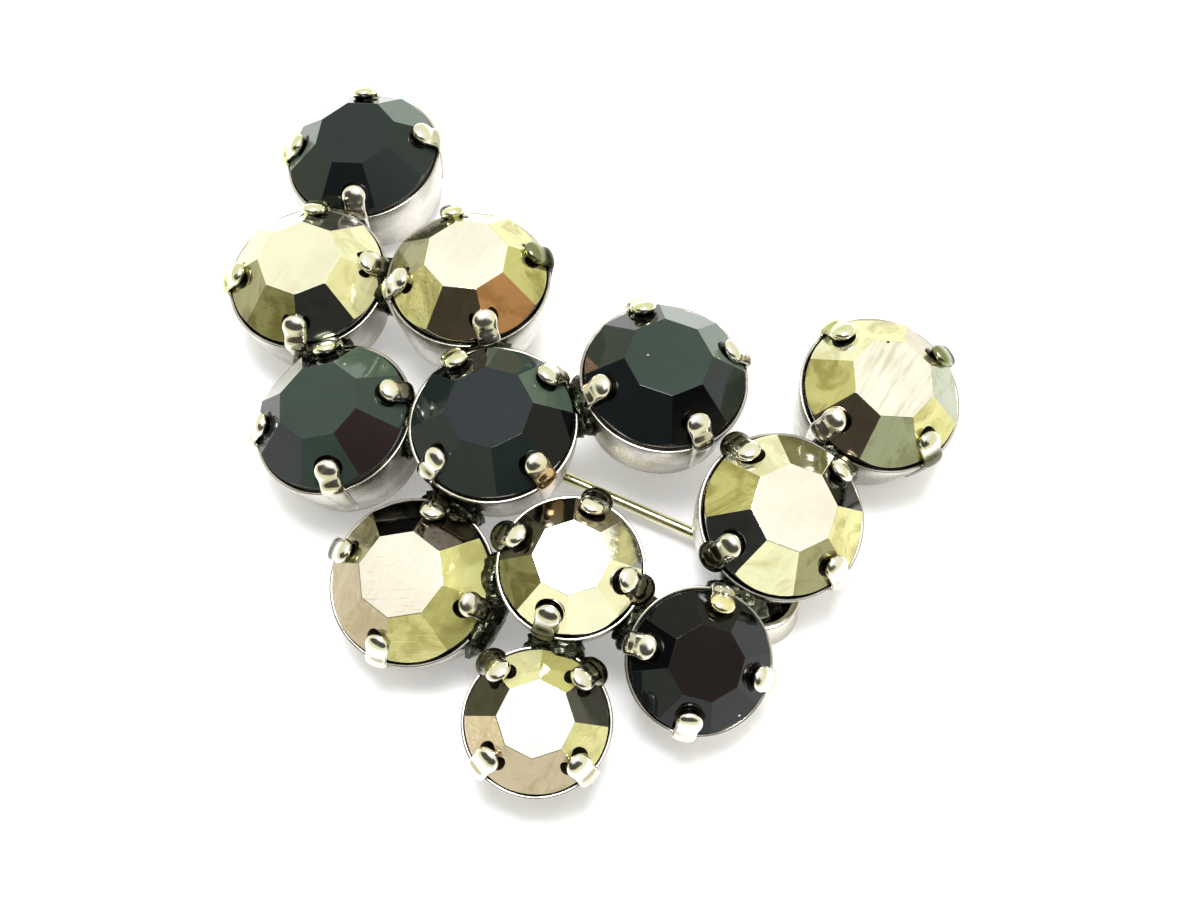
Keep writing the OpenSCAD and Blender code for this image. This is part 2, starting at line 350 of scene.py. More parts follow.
@dataclass(frozen=True)
class FacetFinish(Finish):
    """Finish whose colour changes from facet to facet, as the mesh's facet_tone says, with each
    facet's reflections and shade painted into that tone.
    """

    streak: Triple = (0.7, 0.66, 0.55)
    streak_turn: float = 0.95
    streak_shape: Triple = (1.0, 0.1, 1.0)
    streak_scale: float = 320.0
    mottle: Triple = (0.46, 0.4, 0.2)
    mottle_scale: float = 380.0

    def _color(self, coat: Coat) -> Socket:
        """Gives each facet's tone, with streaks and patches where the tone has them.

        Args:
            coat: The material, whose shader mirrors less where a tone is hazy.

        Returns:
            The colour.
        """
        nodes = coat.nodes
        tone = nodes.add("Attribute", attribute_name="facet_tone").outputs["Color"]
        wear = nodes.add("Attribute", attribute_name="facet_wear").outputs["Vector"]
        streaked, mottled, hazy = nodes.add("SeparateXYZ", i_Vector=wear).outputs
        # Hazy facets mirror less, so their painted tone shows as their own colour
        haze = nodes.calc("MULTIPLY", hazy, -self.metallic)
        nodes.feed(coat.shader.inputs["Metallic"], nodes.calc("ADD", haze, self.metallic))
        turn = nodes.add("Mapping", vector_type="TEXTURE", i_Vector=coat.place,
                         i_Rotation=(0.0, 0.0, self.streak_turn), i_Scale=self.streak_shape)
        grain = nodes.noise(turn.outputs["Vector"], self.streak_scale, i_Detail=3.0,
                            i_Roughness=0.6)
        share = nodes.calc("MULTIPLY", nodes.ramp(grain, 0.46, 0.72), streaked)
        tone = nodes.blend("MULTIPLY", share, tone, self.streak)
        patches = nodes.noise(coat.place, self.mottle_scale, i_Detail=6.0, i_Roughness=0.62,
                              i_Distortion=1.2)
        share = nodes.calc("MULTIPLY", nodes.ramp(patches, 0.46, 0.64), mottled)
        return nodes.blend("MULTIPLY", share, tone, self.mottle)


@dataclass(frozen=True)
class PlateFinish(Finish):
    """Silver plate whose tint changes along the piece, as the mesh's plate_tint says, which paints
    highlights, reflections and shade into it.
    """

    def _color(self, coat: Coat) -> Socket:
        """Gives the tint."""
        return coat.nodes.add("Attribute", attribute_name=TINT).outputs["Color"]


@dataclass(frozen=True)
class SolderFinish(Finish):
    """Finish of the solder: dark, pitted and sparkling."""

    pits: float = 2600.0

    def _height(self, coat: Coat) -> Socket:
        """Adds small pits to the marks."""
        cells = coat.nodes.add("TexVoronoi", i_Vector=coat.place, i_Scale=self.pits)
        return coat.nodes.calc("ADD", cells.outputs["Distance"], coat.marks.outputs["Height"])


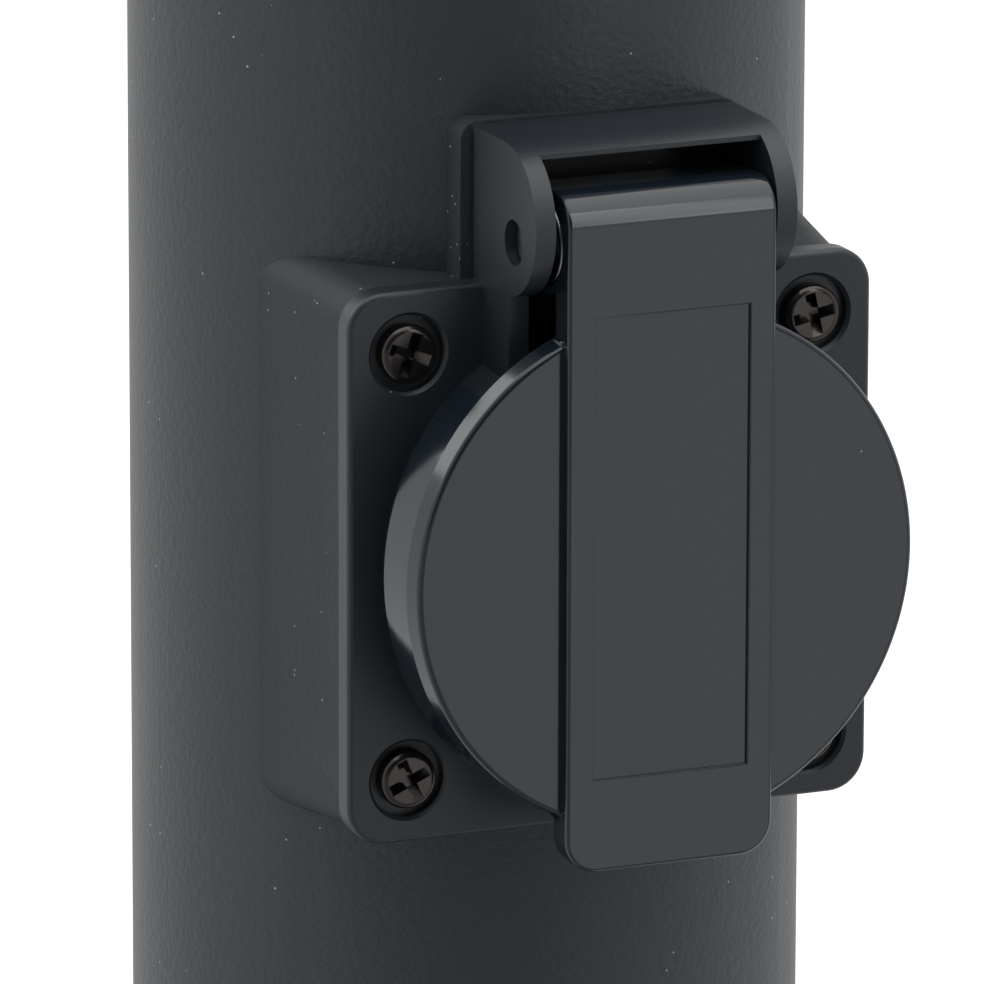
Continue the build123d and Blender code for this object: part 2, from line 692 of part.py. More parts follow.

===============

Please write out exactly the lines from the start of the data through the line that contains "coat: The material, whose", both ends included, and nothing else.

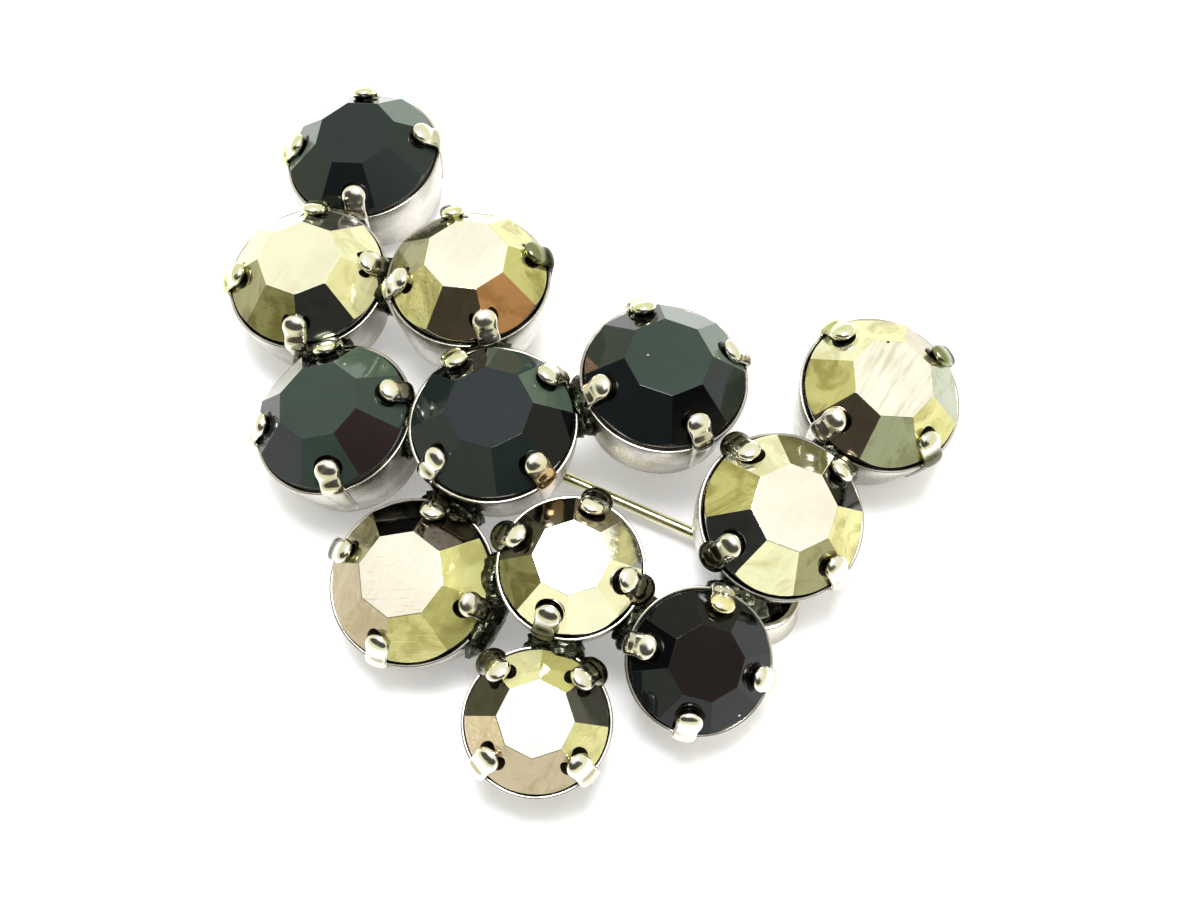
Keep writing the OpenSCAD and Blender code for this image. This is part 2, starting at line 350 of scene.py. More parts follow.
@dataclass(frozen=True)
class FacetFinish(Finish):
    """Finish whose colour changes from facet to facet, as the mesh's facet_tone says, with each
    facet's reflections and shade painted into that tone.
    """

    streak: Triple = (0.7, 0.66, 0.55)
    streak_turn: float = 0.95
    streak_shape: Triple = (1.0, 0.1, 1.0)
    streak_scale: float = 320.0
    mottle: Triple = (0.46, 0.4, 0.2)
    mottle_scale: float = 380.0

    def _color(self, coat: Coat) -> Socket:
        """Gives each facet's tone, with streaks and patches where the tone has them.

        Args:
            coat: The material, whose shader mirrors less where a tone is hazy.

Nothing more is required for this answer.